▸ What this task involves
Filter the listing and keep only the lines with the word "scene".

════════

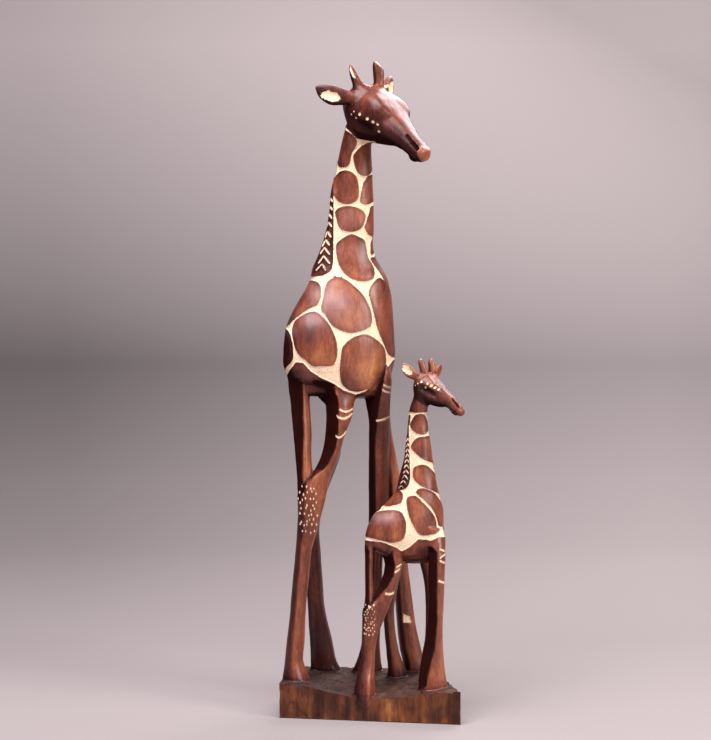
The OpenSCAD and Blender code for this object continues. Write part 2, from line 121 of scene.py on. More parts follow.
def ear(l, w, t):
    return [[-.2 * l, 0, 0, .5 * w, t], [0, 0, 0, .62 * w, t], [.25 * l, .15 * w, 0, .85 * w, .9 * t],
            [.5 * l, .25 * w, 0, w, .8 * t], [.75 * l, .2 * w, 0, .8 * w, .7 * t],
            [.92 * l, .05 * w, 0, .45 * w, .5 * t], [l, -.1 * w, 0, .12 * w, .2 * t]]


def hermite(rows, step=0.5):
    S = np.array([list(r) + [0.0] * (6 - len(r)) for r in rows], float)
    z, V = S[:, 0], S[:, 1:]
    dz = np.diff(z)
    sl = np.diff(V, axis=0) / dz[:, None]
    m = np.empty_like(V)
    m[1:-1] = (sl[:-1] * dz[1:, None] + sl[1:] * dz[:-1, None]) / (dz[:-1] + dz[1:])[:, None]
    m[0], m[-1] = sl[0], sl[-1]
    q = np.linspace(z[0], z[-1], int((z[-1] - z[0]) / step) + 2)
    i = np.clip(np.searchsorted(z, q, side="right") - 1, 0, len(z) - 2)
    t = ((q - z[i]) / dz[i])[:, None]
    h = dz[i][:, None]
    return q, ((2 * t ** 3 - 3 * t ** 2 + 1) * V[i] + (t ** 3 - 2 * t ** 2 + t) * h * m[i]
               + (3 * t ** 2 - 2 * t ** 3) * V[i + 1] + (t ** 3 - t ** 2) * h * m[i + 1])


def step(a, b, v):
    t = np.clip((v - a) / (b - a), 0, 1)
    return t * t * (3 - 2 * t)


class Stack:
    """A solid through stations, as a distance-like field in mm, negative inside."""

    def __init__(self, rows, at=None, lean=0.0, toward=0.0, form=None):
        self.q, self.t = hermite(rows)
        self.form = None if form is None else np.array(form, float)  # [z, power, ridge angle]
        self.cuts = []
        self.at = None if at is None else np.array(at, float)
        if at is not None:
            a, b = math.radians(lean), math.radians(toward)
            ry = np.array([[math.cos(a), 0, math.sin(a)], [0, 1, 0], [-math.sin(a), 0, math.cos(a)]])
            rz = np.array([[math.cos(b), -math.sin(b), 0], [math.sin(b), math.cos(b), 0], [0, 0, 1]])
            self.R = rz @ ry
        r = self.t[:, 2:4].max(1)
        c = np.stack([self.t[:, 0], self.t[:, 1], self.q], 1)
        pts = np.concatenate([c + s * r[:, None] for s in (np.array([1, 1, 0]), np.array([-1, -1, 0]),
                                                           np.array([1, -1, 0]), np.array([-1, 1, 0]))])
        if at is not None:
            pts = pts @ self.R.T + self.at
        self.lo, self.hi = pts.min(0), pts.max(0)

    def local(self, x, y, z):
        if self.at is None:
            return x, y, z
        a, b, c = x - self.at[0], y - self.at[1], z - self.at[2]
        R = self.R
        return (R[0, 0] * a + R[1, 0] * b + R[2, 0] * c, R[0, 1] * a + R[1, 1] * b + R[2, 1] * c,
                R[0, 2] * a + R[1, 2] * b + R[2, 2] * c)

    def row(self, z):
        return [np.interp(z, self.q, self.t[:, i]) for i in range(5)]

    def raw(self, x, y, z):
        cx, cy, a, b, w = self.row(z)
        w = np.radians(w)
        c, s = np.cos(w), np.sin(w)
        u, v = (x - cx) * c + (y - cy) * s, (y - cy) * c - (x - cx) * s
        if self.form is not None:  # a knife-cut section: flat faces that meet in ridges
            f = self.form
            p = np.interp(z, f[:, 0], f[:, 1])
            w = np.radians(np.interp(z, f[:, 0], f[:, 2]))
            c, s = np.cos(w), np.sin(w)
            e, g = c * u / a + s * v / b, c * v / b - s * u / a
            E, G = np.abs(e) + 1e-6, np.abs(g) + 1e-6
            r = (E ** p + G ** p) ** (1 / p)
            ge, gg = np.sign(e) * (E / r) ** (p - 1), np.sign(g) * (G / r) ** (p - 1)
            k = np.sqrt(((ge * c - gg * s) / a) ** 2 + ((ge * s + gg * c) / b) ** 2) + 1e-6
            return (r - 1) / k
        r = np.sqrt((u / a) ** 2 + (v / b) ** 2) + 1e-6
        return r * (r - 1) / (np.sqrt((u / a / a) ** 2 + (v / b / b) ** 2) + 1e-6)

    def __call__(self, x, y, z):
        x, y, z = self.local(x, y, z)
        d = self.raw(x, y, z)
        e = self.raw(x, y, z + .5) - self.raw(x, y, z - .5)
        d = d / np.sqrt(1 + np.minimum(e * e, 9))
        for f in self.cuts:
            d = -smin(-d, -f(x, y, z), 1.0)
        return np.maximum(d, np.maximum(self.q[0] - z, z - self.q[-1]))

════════

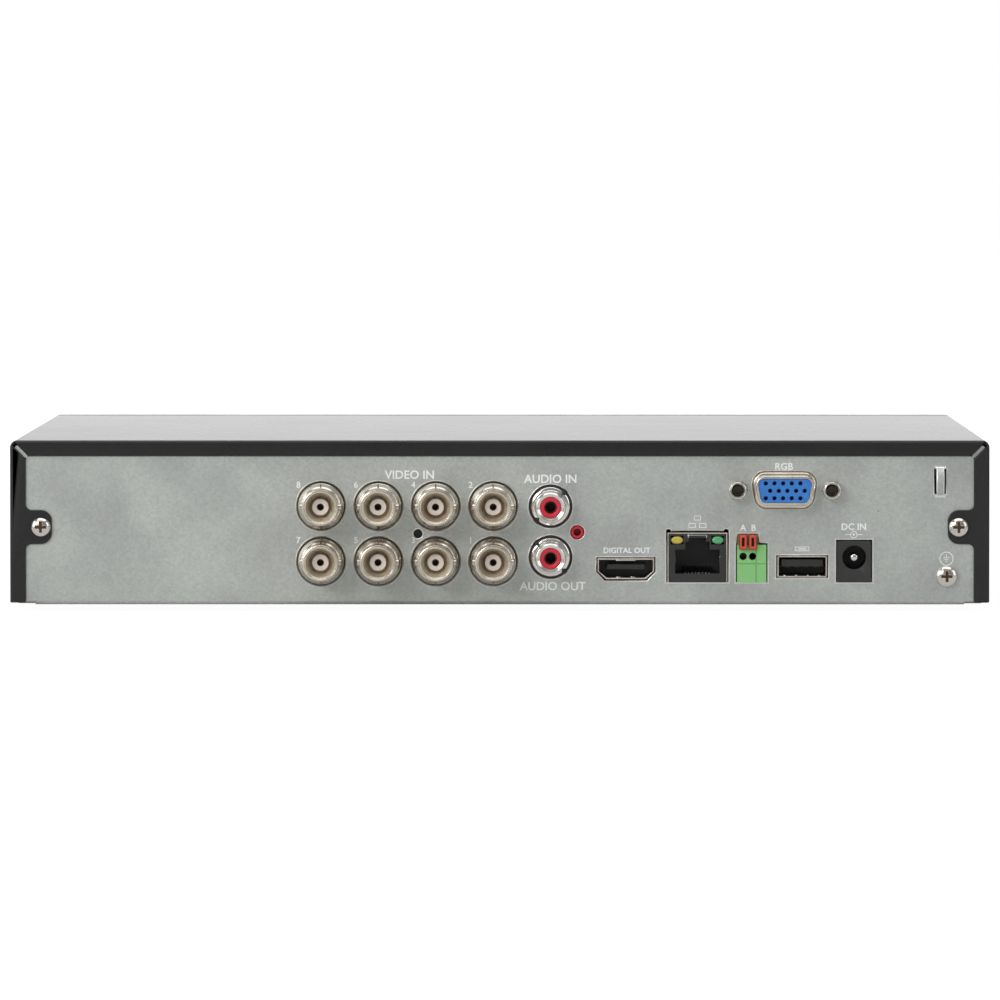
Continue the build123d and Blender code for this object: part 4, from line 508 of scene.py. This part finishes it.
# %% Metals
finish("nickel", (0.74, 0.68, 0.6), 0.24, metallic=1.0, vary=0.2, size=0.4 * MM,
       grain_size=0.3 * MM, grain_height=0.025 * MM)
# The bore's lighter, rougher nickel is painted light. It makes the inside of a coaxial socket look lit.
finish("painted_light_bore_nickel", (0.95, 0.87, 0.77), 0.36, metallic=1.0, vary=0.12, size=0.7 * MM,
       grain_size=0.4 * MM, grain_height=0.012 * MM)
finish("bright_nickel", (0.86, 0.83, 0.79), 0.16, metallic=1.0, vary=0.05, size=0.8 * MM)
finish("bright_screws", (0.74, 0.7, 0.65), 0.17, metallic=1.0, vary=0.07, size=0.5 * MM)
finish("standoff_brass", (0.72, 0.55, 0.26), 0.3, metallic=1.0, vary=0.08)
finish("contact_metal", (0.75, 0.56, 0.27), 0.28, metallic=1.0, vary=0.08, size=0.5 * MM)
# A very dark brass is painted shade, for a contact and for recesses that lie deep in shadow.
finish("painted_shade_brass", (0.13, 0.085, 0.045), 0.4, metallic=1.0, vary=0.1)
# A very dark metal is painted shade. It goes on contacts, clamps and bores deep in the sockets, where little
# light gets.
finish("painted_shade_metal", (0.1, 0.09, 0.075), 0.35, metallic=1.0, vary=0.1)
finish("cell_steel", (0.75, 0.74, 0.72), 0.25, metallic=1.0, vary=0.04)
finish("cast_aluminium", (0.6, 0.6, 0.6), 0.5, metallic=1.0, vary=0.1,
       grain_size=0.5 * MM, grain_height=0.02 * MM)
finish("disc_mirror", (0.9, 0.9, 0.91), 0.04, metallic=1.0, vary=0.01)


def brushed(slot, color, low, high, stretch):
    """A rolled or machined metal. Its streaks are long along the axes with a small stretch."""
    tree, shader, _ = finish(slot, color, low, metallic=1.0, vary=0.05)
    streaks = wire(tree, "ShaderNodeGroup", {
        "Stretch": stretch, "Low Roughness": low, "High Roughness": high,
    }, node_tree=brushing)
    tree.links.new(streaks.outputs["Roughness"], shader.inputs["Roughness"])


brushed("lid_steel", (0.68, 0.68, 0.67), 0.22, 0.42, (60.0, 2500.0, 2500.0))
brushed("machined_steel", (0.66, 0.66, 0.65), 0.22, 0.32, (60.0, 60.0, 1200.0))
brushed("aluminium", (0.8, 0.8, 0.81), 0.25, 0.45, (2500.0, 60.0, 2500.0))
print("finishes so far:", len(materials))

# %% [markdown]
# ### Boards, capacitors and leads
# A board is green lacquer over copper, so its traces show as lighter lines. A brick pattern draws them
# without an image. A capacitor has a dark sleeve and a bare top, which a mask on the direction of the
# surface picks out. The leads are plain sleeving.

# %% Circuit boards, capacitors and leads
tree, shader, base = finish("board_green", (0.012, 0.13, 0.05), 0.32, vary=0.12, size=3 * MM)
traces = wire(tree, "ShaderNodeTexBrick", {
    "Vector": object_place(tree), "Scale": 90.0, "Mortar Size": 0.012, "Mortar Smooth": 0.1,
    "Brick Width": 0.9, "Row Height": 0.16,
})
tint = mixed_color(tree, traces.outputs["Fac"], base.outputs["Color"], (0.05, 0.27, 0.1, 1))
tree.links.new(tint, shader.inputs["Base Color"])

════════

▸ Problem solution
The OpenSCAD and Blender code for this object continues. Write part 2, from line 121 of scene.py on. More parts follow.
Continue the build123d and Blender code for this object: part 4, from line 508 of scene.py. This part finishes it.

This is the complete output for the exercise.